Stick to your own scripture. It’s so brain-wrecking easy to fall within the lines of someone else’s saga. Whether they’re slaying their lifeline to rockin’ the country ballad shame game in real-time, you’re not here to weather another’s shoes. We didn’t come to this place to work on anyone but ourselves. Staying focused on our supreme source of surgically settling into the layers of learning our personal lessons is the core courtship we ought to be making. I employ what I call my bohemian bible to reference the hippest aspect of being a hippie at heart is knowing the power of reconnecting to your authenticity if you’ve snapped away from it through a cycle of mistakes, manipulation, fear, or any sort of snag along your destiny agenda. In actuality, these hurdles are items of garnish for your ultimate date with fate. The moments we succumb to our sincere accuracy the more space serendipity has to show up! We should live like we’ll never forget lives ripped too soon (think your cherished family member, mentor, pet, BFF, or Nick Cordero’s passing); same as we only have time for our best selves.
I honor what goes into my mouth and what comes out of my mouth. ~Joanna Laggan Fox (one of my besties)
We’ve all experienced those openly erudite instances where we’d rather be laden in a sedated epidural state. I’m a queen of longings meets regurgitating patience because I’ve had to ingest so much. Remember the person that sashayed their way into your spirited guts. You gave them sacred entrance to your mouth or more, only to discover (despite your care-takingly honest queries prior to insertion) that they’re entering quite a few beyond your just yours presently too. Here’s why the nitty-gritty ninja that you are skilled with channeling is key. Becoming a verity vamp for your self-respecting interests is where it’s at. Deliberately taking our own thoughtful tincture is the proper patterning. You can be a grateful giver of listening and your time. We must share to slave every day to spread more love.

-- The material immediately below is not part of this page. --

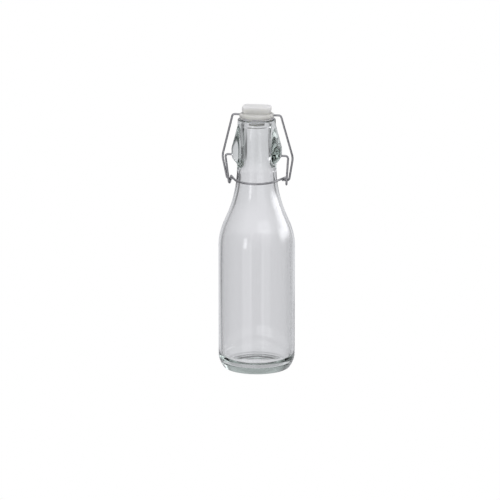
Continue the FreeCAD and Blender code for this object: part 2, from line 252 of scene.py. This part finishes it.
def ramp(nodes, links, factor, low, high, stops):
    """Colour that goes from low to high as the factor rises between the stops."""
    node = add(nodes, "ValToRGB")
    for element, position, colour in zip(node.color_ramp.elements, stops, (low, high)):
        element.position = position
        element.color = (*colour, 1.0)
    links.new(factor, node.inputs["Fac"])
    return node.outputs["Color"]


def height_tint_and_painted_light(nodes, links, low, high, below, above):
    """Colour that changes over a range of height, in mm. The stopper and the sealing ring use it for painted
    shade and painted light along with their own tint.
    """
    source = add(nodes, "TexCoord")
    apart = add(nodes, "SeparateXYZ")
    share = add(nodes, "MapRange", From_Min=low * MM, From_Max=high * MM)
    links.new(source.outputs["Object"], apart.inputs["Vector"])
    links.new(apart.outputs["Z"], share.inputs["Value"])
    return ramp(nodes, links, share.outputs["Result"], below, above, (0.0, 1.0))


def mottled(nodes, links, colour, cloud, amount):
    """The colour, darker by up to an amount in clouds."""
    shade = add(nodes, "MapRange", To_Min=1.0 - amount, To_Max=1.0)
    node = add(nodes, "VectorMath", operation="SCALE")
    links.new(cloud, shade.inputs["Value"])
    links.new(colour, node.inputs[0])
    links.new(shade.outputs["Result"], node.inputs["Scale"])
    return node.outputs["Vector"]


def clear_glass():
    """Flint glass, green where it is thick, with the faint unevenness of a moulded bottle."""
    material, nodes, links, shader = material_nodes("clear_flint_glass")
    set_inputs(shader, {"Base Color": (1.0, 1.0, 1.0, 1.0), "Roughness": 0.0, "IOR": 1.52,
                        "Transmission Weight": 1.0})
    add_bump(nodes, links, shader, noise(nodes, links, 55.0, 2.0, (1, 1, 0.35)), 0.0002, 0.2)
    volume = add(nodes, "VolumeAbsorption", Color=(0.43, 0.53, 0.48, 1.0), Density=23.0)
    links.new(volume.outputs["Volume"], nodes["Material Output"].inputs["Volume"])
    return material


def bright_steel(name):
    """Drawn wire with a thin zinc coat: fine lines along it and uneven dull patches."""
    material, nodes, links, shader = material_nodes(name)
    set_inputs(shader, {"Metallic": 1.0})
    patches = noise(nodes, links, 900.0, 4.0)
    colour = ramp(nodes, links, patches, (0.288, 0.288, 0.2952), (0.36, 0.36, 0.3672), (0.3, 0.7))
    links.new(colour, shader.inputs["Base Color"])
    vary_roughness(nodes, links, shader, patches, 0.16, 0.34)
    add_bump(nodes, links, shader, noise(nodes, links, 1.0, 2.0, (0.15, 60, 1), "UV"), 0.00002, 0.6)
    return material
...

The gospel of my goddessness is toned by glittery nuzzles of holding that would last for days if you let them. I’m an inspiration-communing expert building an encyclopedia of adventures. I’m a jungle princess in cowboy boots with Indiana Jones blood running through my veins and flouncy locks always itching to tangle with any great body of saltwater. If you discount the physics, I’ve always felt I can leap amidst lofty constellations with as much soar as the falling stars invoke meaning between lovers. I’m of the ilk that aims for hugs, not ugh’s. (Although, admittedly, I’ve caused several legendary hugs in Ugg’s that made snow melt and kept hot tubs heated up until the wee hours.) I’ve dumped out my entire toolbox. I even dusted out the corners to crevices to peel away the tiny bits of necessary support that are hits I’m having to gulp daily of late. I’ve given birth so many times. It’s virtually a daily practice.
We’re all going to falter. The kicker is how quickly you bounce back into your own being. Sometimes I’m giving life to a new dream, a relationship, a charitable creative ideation masterpiece, an orgasm, or some slamming stigma to anger thorough sobbing session. Of course, it can hurt just as achingly. All the while forgetting the initial pain (as many real moms will report) immediately once that baby is in your sweeping arms. Rageful transformation has a way of pushing along feelings if you shield stuffing them. The moss on every rock I’ve ever touched told me this is how it’s worked for ages. I’m obsessed with quality of life. I crave all the things, tinged with extra gentleness. I want integrity fraught with all the (brutal) honesty. Yet, I don’t prefer it shoved at me like a sword or pretended to be voiced in silence causing me to plea to Father Sky as if it could open as wide as the ocean I sit upon with a surfboard to swallow me whole to transport me far from my comfy portal of typical positivity.
Don’t seek to be a shadow of yourself. It’s weird when you’re usually the heart-filled energizer bunny and you’ve run out of batteries. Occasionally, I’m living his or her dream. But, I’m rarely forgetting I need to be tripping the light fantastic toward my own. The claims that I’m an awesomeness aficionado are correct. I’m an emotional savant; capable of leaping tall emotions in a single bound. I’m no mere cougar. Halt, I’m more lioness. That’s a stunner with a deep purr. Maybe, like me, your milestones include mangoes doused in an excess of freshly squeezed lemon that you prefer eating naked, so licking up all the juices is validly easier. Provide your spitfire, salt of the earthness, enough pavement to glide at hyper-speed. I ask that you measure me in the pounds of passion I pour forth, not some numbers on a scale. Leave me floofy, aflutter, gaping with the guarantee that I’ll pick up every single piece of me that ever gets strewn about to shape it back into the warrior I am meant to maintain.
May your bureau of mind, body, and soul relate from your sole truthful stance.